# Task brief
Say how many lines contain the string "scene". Give no other output.

# Given material
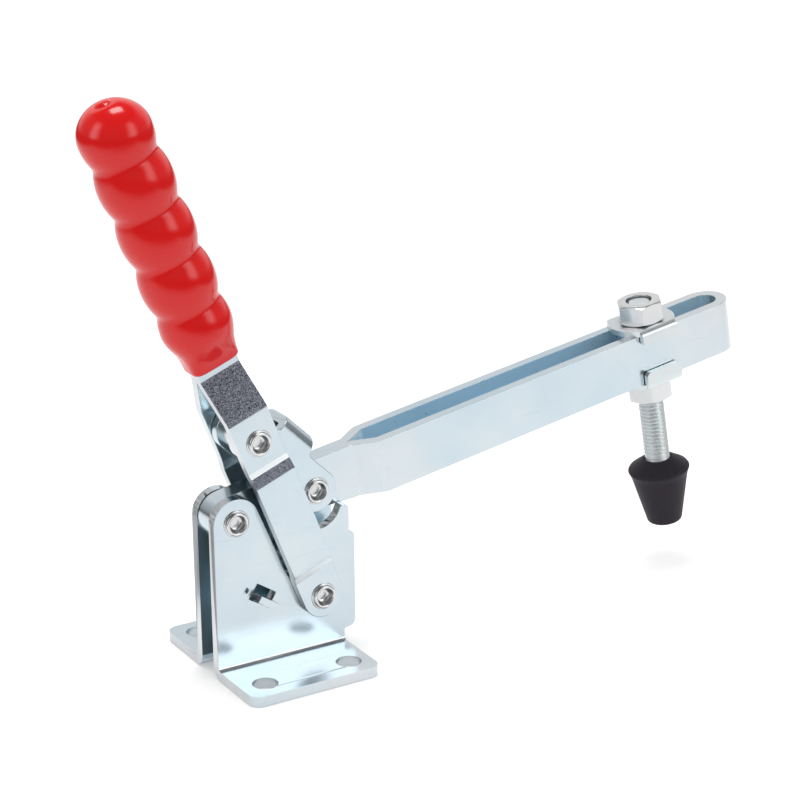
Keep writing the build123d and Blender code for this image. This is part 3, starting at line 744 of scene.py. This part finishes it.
def seenRays(nodes, links):
    # 1 where the camera, a reflection or glass looks at the backdrop, 0 where it lights the clamp
    path = nodes.new("ShaderNodeLightPath")
    first = mathNode(nodes, "MAXIMUM")
    second = mathNode(nodes, "MAXIMUM")
    links.new(path.outputs["Is Camera Ray"], first.inputs[0])
    links.new(path.outputs["Is Glossy Ray"], first.inputs[1])
    links.new(first.outputs[0], second.inputs[0])
    links.new(path.outputs["Is Transmission Ray"], second.inputs[1])
    return path, second


path, seen = seenRays(nodes, links)
lift = mathNode(nodes, "MULTIPLY", 0, studio["floorLift"])
links.new(seen.outputs[0], lift.inputs[0])
links.new(lift.outputs[0], shader.inputs["Emission Strength"])


def dotWith(nodes, links, vector, direction):
    node = nodes.new("ShaderNodeVectorMath")
    node.operation = "DOT_PRODUCT"
    node.inputs[1].default_value = direction
    links.new(vector, node.inputs[0])
    return node.outputs["Value"]


def smoothBetween(nodes, links, value, limits):
    node = nodes.new("ShaderNodeMapRange")
    node.interpolation_type = "SMOOTHSTEP"
    node.inputs["From Min"].default_value = limits[0]
    node.inputs["From Max"].default_value = limits[1]
    links.new(value, node.inputs["Value"])
    return node.outputs["Result"]


def levelAround(nodes, links, toward, across):
    # a dark card between two tall softboxes, dim sides and a bright wall behind it all
    bearing = mathNode(nodes, "ARCTAN2")
    links.new(across, bearing.inputs[0])
    links.new(toward, bearing.inputs[1])
    aside = mathNode(nodes, "ABSOLUTE")
    links.new(bearing.outputs[0], aside.inputs[0])
    share = mathNode(nodes, "DIVIDE", 0, math.pi)
    links.new(aside.outputs[0], share.inputs[0])
    ring = nodes.new("ShaderNodeValToRGB")
    stops = ring.color_ramp.elements
    stops[0].position, stops[1].position = 0.0, 1.0
    stops[0].color = (studio["around"][0][1],) * 3 + (1,)
    stops[1].color = (studio["around"][-1][1],) * 3 + (1,)
    for degrees, level in studio["around"][1:]:
        stop = stops.new(degrees / 180)
        stop.color = (level, level, level, 1)
    links.new(share.outputs[0], ring.inputs["Fac"])
    return ring.outputs["Color"]


# in reflections the paper ends near the clamp and the room begins
onFloor = nodes.new("ShaderNodeTexCoord").outputs["Object"]
toward = dotWith(nodes, links, onFloor, studio["cardToward"])
across = dotWith(nodes, links, onFloor, studio["cardAcross"])
shifted = mathNode(nodes, "SUBTRACT", 0, studio["paperShift"])
links.new(across, shifted.inputs[0])
sideways = mathNode(nodes, "ABSOLUTE")
links.new(shifted.outputs[0], sideways.inputs[0])
beyond = mathNode(nodes, "MAXIMUM")
links.new(smoothBetween(nodes, links, toward, studio["paperEnd"]), beyond.inputs[0])
links.new(smoothBetween(nodes, links, sideways.outputs[0], studio["paperSide"]), beyond.inputs[1])
hidden = mathNode(nodes, "MULTIPLY")
links.new(beyond.outputs[0], hidden.inputs[0])
links.new(path.outputs["Is Glossy Ray"], hidden.inputs[1])
room = nodes.new("ShaderNodeEmission")
room.inputs["Strength"].default_value = studio["roomLevel"]
blend = nodes.new("ShaderNodeMixShader")
links.new(hidden.outputs[0], blend.inputs["Fac"])
links.new(shader.outputs["BSDF"], blend.inputs[1])
links.new(room.outputs["Emission"], blend.inputs[2])
links.new(blend.outputs["Shader"], nodes["Material Output"].inputs["Surface"])
floor.data.materials.append(floorMaterial)

world = bpy.data.worlds.new("studio")
scene.world = world
world.use_nodes = True
nodes, links = world.node_tree.nodes, world.node_tree.links
nodes.clear()
output = nodes.new("ShaderNodeOutputWorld")
path, seen = seenRays(nodes, links)

sky = nodes.new("ShaderNodeTexCoord").outputs["Generated"]
ring = levelAround(nodes, links, dotWith(nodes, links, sky, studio["cardToward"]),
                   dotWith(nodes, links, sky, studio["cardAcross"]))
height = dotWith(nodes, links, sky, (0, 0, 1))
rising = nodes.new("ShaderNodeMix")
links.new(smoothBetween(nodes, links, height, studio["skirting"]), rising.inputs["Factor"])
rising.inputs["A"].default_value = studio["roomLevel"]
links.new(ring, rising.inputs["B"])
walls = nodes.new("ShaderNodeMix")
links.new(smoothBetween(nodes, links, height, studio["ceiling"]), walls.inputs["Factor"])
links.new(rising.outputs["Result"], walls.inputs["A"])
walls.inputs["B"].default_value = studio["ceilingLevel"]
shown = nodes.new("ShaderNodeMix")
shown.inputs["A"].default_value = 1.0
links.new(path.outputs["Is Glossy Ray"], shown.inputs["Factor"])
links.new(walls.outputs["Result"], shown.inputs["B"])

lit = nodes.new("ShaderNodeBackground")
lit.inputs["Strength"].default_value = studio["worldLevel"]
white = nodes.new("ShaderNodeBackground")
links.new(shown.outputs["Result"], white.inputs["Strength"])
for background in (lit, white):
    background.inputs["Color"].default_value = (1, 1, 1, 1)
mix = nodes.new("ShaderNodeMixShader")
links.new(seen.outputs[0], mix.inputs["Fac"])
links.new(lit.outputs[0], mix.inputs[1])
links.new(white.outputs[0], mix.inputs[2])
links.new(mix.outputs[0], output.inputs["Surface"])


def softbox(name, place, aim, size, power):
    light = bpy.data.lights.new(name, "AREA")
    light.shape = "RECTANGLE"
    light.size, light.size_y = size
    light.energy = power
    lamp = bpy.data.objects.new(name, light)
    lamp.location = place
    lamp.rotation_euler = (Vector(aim) - Vector(place)).to_track_quat("-Z", "Y").to_euler()
    scene.collection.objects.link(lamp)
    return lamp


softbox("topBox", **studio["topBox"])

cameraView = {
    "place": (-0.27938, -0.53344, 0.28073),
    "azimuth": 31.2213,
    "elevation": 18.6172,
    "roll": -0.4931,
    "focalPixels": 2267.13,
    "widthPixels": 800,
    "sensor": 36,
    "nearest": 10 * mm,
}
azimuth = math.radians(cameraView["azimuth"])
elevation = math.radians(cameraView["elevation"])
roll = math.radians(cameraView["roll"])
forward = Vector((math.sin(azimuth) * math.cos(elevation), math.cos(azimuth) * math.cos(elevation),
                  -math.sin(elevation)))
right = Vector((math.cos(azimuth), -math.sin(azimuth), 0))
up = right.cross(forward)
rolledRight = math.cos(roll) * right + math.sin(roll) * up
rolledUp = -math.sin(roll) * right + math.cos(roll) * up
cameraData = bpy.data.cameras.new("camera")
cameraData.sensor_width = cameraView["sensor"]
cameraData.lens = cameraView["sensor"] * cameraView["focalPixels"] / cameraView["widthPixels"]
cameraData.clip_start = cameraView["nearest"]
camera = bpy.data.objects.new("camera", cameraData)
placing = Matrix((rolledRight, rolledUp, -forward)).transposed().to_4x4()
placing.translation = Vector(cameraView["place"])
camera.matrix_world = placing
scene.collection.objects.link(camera)
scene.camera = camera
print("studio set")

# Written response
5